To this day, I STILL find nothing wrong with "Minimum system requirements" on the side of PC game boxes. If someone is too much of a fuck-wit to know if they are able to play Crysis on their PC, will they even know how to play it or install it? Or howabout effectively managing the computer?
I do, for the simple reason that I got burned repeatedly with it.
My old system was just under a couple of the
recommended requirements for Oblivion and matched it in other ways (Oblivion recommended a P4-3.0, 1GB of RAM, GeForce 6800; my old system has a P4-2.8, 1GB of RAM, and a GeForce 6600GT). The "required" hardware is only a P4 2.0, 512MB of RAM, and a "128MB Direct3D compatible video card." Basically, they're saying that you can allegedly run Oblivion with a GeForce FX.

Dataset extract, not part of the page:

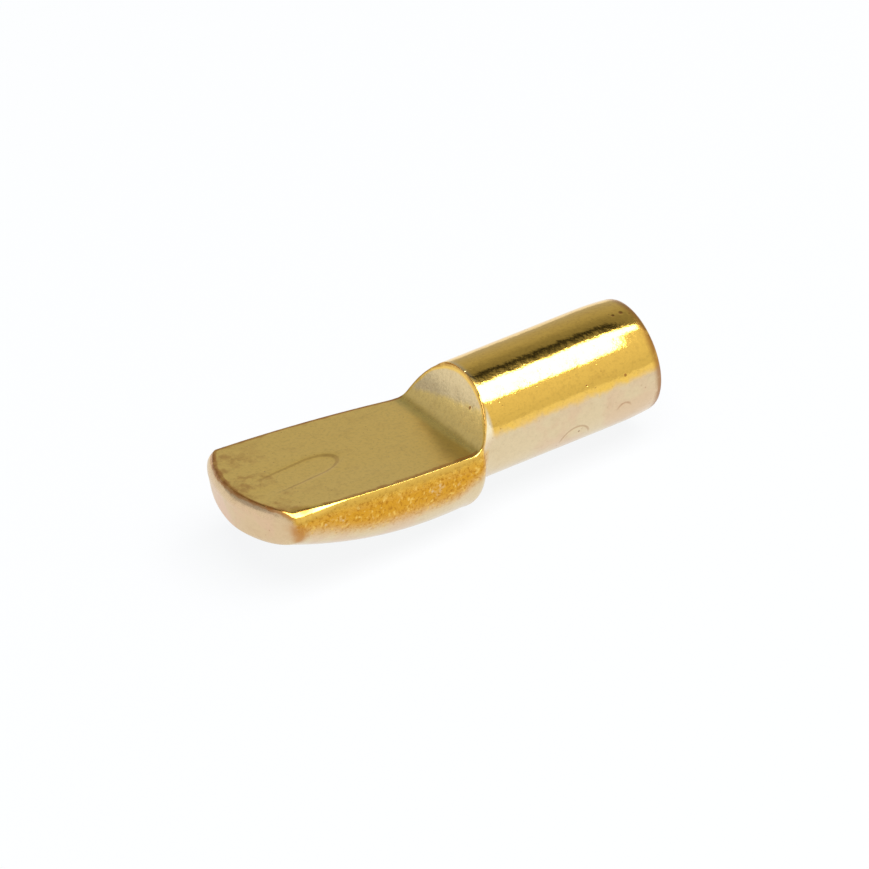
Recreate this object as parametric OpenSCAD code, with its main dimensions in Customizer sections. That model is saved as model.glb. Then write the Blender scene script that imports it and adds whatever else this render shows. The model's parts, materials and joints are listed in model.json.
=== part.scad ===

It was unplayably slow. Even with everything turned down as far as it can possibly go the system couldn't maintain a stable, or even playable framerate. It was okay when walking around, but it would drop down to as low as 5-10fps whenever more than a single enemy would come on screen. Oblivion even manages to cause my new system to stutter occasionally, moreso than Crysis!
Black & White also fucked me over several years ago. When that came out, my system was well over the recommended requirements. The game slowed down so badly at some points that, if I were to guess, it wasn't pushing more than 10fps. What's worse, B&W relied on mouse gestures. It was literally impossible to do them with low framerates.
Nothing like having to wait several years to be able to play games because the developers/publishers flat-out lie on the back of the box.
Thankfully, not all companies are sleezy with their system requirements. Quake and Quake II both "required" a Pentium to run, yet they ran acceptably on my old 486 (Quake II definitely ran worse than Quake, of course). My laptop has some pretty low-end graphics hardware (RADEON X300) and it was able to run Unreal Tournament 3 at a smooth framerate with the default settings.